# Burstner Elegance i821G 2006 Bumper Removal



## Arrachogaidh (Sep 27, 2011)

I need to remove my bumper in order to get it repaired (Don't ask).

It seems to be secured by pop rivets at outer bottom edges but what else secures it and how is it removed? 

8O


----------



## Arrachogaidh (Sep 27, 2011)

Got an answer back from Burstner.

Bumper is retained by the pop rivets and a couple of bolts behind the numberplate.

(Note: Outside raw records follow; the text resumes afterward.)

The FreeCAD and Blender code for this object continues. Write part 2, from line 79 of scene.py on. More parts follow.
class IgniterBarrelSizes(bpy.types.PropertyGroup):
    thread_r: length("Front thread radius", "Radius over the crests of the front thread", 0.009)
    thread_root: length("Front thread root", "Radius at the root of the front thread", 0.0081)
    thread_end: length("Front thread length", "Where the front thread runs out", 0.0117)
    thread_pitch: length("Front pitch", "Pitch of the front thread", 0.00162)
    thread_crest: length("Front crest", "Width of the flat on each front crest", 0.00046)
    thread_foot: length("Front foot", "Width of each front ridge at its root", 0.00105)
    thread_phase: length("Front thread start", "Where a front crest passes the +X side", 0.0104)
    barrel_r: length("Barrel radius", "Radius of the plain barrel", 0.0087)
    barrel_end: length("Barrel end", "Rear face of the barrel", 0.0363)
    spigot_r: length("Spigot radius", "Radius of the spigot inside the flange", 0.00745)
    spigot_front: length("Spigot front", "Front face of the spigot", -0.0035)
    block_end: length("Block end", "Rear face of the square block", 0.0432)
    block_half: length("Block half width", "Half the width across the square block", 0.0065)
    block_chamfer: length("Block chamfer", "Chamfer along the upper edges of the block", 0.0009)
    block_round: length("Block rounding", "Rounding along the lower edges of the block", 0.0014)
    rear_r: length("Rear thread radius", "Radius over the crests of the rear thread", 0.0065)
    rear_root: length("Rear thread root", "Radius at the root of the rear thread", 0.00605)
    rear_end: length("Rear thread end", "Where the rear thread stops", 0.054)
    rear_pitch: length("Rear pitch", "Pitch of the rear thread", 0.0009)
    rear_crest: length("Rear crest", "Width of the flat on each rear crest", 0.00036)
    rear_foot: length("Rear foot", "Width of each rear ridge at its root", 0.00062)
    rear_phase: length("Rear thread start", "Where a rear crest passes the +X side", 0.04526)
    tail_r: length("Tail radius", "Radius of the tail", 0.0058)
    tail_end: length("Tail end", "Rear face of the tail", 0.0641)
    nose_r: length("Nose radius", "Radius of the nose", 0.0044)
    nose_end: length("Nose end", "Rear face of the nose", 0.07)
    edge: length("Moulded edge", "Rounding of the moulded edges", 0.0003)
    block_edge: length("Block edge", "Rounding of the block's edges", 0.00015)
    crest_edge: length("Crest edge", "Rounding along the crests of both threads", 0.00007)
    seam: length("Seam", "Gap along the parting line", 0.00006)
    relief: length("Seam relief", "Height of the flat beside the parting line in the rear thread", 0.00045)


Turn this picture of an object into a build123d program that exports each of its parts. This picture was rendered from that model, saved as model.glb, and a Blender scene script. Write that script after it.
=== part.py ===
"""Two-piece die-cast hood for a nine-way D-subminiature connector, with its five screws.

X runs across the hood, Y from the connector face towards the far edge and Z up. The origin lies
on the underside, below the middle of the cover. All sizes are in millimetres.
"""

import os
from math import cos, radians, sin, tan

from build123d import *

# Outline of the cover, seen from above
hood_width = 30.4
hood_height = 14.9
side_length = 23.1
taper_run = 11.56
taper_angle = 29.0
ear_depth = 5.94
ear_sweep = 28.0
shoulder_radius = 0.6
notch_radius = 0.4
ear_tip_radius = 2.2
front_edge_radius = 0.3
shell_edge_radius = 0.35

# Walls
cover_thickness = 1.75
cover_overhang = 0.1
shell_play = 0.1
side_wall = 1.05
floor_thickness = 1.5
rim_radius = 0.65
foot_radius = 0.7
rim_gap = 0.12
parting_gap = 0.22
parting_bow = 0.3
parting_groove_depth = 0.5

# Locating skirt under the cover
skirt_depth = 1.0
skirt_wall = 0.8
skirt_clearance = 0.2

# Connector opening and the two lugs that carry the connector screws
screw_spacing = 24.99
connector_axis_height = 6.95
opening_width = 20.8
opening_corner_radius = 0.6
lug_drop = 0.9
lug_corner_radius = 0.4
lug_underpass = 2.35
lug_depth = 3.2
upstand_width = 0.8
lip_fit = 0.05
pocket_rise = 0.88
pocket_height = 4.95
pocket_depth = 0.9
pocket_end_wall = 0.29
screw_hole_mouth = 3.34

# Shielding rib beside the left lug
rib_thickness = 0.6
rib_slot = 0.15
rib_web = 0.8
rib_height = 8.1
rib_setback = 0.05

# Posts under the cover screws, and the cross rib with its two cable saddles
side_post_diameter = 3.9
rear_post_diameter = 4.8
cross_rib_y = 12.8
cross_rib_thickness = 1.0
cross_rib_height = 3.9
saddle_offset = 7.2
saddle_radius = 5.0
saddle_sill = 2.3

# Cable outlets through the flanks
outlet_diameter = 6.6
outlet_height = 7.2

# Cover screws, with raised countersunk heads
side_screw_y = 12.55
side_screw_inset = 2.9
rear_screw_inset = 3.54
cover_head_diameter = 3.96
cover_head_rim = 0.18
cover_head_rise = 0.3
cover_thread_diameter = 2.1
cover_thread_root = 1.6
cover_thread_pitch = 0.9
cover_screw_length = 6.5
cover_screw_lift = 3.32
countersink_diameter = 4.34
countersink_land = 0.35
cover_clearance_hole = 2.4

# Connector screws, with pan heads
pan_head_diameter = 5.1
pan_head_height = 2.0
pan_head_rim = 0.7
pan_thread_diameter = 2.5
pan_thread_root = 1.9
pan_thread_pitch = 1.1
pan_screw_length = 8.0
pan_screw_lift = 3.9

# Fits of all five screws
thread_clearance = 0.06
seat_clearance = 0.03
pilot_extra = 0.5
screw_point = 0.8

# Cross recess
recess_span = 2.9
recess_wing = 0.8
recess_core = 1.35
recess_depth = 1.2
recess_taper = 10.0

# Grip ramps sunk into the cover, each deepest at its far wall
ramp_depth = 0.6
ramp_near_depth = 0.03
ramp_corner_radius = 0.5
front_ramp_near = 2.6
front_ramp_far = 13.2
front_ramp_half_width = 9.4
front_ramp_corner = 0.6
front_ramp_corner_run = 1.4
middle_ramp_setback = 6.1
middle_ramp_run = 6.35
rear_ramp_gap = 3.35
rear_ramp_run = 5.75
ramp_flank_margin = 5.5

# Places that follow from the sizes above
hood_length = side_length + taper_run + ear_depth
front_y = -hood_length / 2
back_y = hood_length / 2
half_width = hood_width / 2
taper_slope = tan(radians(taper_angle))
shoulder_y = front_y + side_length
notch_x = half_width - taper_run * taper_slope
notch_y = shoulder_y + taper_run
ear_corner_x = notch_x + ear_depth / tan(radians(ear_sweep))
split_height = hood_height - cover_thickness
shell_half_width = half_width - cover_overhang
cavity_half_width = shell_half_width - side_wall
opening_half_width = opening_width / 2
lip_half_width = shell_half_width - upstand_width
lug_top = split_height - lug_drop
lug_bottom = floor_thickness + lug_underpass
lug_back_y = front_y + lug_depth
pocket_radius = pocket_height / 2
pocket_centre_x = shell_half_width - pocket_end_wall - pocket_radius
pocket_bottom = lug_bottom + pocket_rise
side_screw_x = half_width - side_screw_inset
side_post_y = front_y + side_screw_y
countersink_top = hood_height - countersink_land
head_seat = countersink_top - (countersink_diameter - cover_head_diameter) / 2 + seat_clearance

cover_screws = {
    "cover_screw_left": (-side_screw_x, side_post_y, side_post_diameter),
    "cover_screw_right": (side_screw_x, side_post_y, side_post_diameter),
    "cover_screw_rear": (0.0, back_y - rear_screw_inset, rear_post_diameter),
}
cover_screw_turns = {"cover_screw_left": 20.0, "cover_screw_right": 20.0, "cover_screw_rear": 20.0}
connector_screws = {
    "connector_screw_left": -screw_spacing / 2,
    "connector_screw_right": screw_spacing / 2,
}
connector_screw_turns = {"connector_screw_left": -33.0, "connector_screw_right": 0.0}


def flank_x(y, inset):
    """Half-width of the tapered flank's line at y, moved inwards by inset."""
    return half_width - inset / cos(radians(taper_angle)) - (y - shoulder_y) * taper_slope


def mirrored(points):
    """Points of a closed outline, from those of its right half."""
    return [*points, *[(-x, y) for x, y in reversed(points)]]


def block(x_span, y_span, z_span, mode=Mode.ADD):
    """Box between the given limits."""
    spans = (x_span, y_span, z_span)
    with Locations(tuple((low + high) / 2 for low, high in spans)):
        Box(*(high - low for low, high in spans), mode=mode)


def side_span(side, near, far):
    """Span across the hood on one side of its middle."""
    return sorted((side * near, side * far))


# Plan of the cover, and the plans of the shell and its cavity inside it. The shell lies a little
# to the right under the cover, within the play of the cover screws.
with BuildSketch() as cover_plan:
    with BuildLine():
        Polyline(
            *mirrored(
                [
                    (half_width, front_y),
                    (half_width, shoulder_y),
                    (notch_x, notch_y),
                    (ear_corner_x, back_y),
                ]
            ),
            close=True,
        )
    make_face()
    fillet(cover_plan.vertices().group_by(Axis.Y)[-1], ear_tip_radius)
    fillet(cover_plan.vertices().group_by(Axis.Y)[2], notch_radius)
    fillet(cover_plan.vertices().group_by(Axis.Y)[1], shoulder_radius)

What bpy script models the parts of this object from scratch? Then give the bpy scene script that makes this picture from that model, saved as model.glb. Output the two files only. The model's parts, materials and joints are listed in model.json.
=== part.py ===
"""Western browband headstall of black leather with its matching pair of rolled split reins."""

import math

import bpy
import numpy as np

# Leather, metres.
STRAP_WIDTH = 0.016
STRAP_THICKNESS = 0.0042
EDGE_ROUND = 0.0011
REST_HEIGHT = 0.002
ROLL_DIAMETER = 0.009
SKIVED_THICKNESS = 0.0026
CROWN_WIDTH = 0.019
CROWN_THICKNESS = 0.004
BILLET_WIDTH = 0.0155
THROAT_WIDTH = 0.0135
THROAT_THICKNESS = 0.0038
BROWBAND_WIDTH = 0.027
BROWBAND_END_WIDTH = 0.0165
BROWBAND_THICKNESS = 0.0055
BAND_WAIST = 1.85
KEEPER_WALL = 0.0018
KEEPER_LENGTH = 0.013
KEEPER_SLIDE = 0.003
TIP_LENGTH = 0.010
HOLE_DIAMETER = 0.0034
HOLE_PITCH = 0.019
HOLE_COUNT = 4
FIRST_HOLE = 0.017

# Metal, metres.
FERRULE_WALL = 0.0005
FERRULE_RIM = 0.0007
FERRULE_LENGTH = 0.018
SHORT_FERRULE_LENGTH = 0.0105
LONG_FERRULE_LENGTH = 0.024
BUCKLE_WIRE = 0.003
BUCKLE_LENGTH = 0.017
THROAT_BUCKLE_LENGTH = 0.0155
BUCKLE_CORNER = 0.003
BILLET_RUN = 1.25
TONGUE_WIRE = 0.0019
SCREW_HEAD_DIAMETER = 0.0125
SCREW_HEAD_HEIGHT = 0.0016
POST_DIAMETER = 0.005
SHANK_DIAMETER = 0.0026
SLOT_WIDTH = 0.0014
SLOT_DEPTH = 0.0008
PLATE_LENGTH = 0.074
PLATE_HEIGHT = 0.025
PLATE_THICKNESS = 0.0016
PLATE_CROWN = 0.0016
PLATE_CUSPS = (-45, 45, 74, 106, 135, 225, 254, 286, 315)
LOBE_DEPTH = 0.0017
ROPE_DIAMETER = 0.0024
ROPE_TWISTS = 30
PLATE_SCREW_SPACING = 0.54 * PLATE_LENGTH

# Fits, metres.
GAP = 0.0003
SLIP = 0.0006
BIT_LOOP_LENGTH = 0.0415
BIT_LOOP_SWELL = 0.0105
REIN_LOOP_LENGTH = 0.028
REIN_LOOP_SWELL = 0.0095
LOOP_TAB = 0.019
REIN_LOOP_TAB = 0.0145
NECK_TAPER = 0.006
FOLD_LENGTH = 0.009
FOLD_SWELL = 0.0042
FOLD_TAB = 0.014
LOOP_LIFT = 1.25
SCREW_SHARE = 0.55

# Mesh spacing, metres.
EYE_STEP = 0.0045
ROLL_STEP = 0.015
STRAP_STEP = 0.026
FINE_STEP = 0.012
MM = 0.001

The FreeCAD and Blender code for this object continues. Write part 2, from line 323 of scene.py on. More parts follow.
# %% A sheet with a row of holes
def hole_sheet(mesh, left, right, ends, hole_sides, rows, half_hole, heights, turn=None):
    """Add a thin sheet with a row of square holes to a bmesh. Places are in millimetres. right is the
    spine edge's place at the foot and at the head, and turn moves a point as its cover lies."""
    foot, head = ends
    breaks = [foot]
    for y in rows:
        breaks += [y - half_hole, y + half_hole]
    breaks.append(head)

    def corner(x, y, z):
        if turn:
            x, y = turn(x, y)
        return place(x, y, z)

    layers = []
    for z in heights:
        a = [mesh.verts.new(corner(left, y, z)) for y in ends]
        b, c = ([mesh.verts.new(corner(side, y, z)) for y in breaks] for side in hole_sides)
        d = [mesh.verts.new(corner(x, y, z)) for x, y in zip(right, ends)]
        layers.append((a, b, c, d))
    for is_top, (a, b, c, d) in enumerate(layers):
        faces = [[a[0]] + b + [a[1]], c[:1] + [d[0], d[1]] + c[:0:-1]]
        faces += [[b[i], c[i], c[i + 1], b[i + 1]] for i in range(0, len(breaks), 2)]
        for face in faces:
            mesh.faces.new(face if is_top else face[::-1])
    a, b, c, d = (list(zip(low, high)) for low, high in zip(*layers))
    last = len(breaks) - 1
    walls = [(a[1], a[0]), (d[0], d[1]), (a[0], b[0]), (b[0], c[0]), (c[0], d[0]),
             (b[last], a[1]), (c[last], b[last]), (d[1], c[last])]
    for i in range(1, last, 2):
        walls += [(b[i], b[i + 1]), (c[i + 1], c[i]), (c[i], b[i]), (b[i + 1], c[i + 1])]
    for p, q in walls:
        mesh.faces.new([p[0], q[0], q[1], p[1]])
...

So the numberplate has to come off first.

I'll give it a try.


----------



## tyreman1 (Apr 18, 2008)

At least your saving a few quid in labour costs by being able to remove and refit the bumper.....hope it's not too expensive.


----------



## Arrachogaidh (Sep 27, 2011)

tyreman1 said:


> At least your saving a few quid in labour costs by being able to remove and refit the bumper.....hope it's not too expensive.


Oh no, ain't buying a new one. Will explore repair option first. Need rear light cluster housing fixed too.

Should be possible.


----------



## blade1889 (Jul 14, 2008)

Hi Arra

Shame your light cluster housing wasn't blue as I have 2 new ones after having my bumper replaced.
Had the first bumper repaired with fibre glass. Couldn't tell.


----------



## Arrachogaidh (Sep 27, 2011)

All my stuff is the grey colour. Seems to have a sparkle liqueur coating too. Ooops that should have read LAQUER not liqueuer. Don't know what I was thinking.....  

Light cluster housing is separate from bumper.


----------



## blade1889 (Jul 14, 2008)

Yeah, my 2 light clusters are separate too.
The company that replaced my bumper also replaced the light clusters, no reason?, so i kept them in case?


----------



## Arrachogaidh (Sep 27, 2011)

Love your travelblog bye the way.


----------



## Arrachogaidh (Sep 27, 2011)

Well then, thirteen screws and various other bits removed and we get the bumper off to get it repaired. Screws need replaced too now, rusted .......

A new bumper was to be £580, don't know if that was painted or not. Repair should be much cheaper.

I'll advise in due course.


----------



## Arrachogaidh (Sep 27, 2011)

Ah ha! at last the repair has been concluded, fibreglass repair to bumper over an area 8" x 8" and a 2" crack in the light fairing.

£360 complete and it looks like new.

An expensive mistake, but not as expensive as a total replacement.

:signrandr:


----------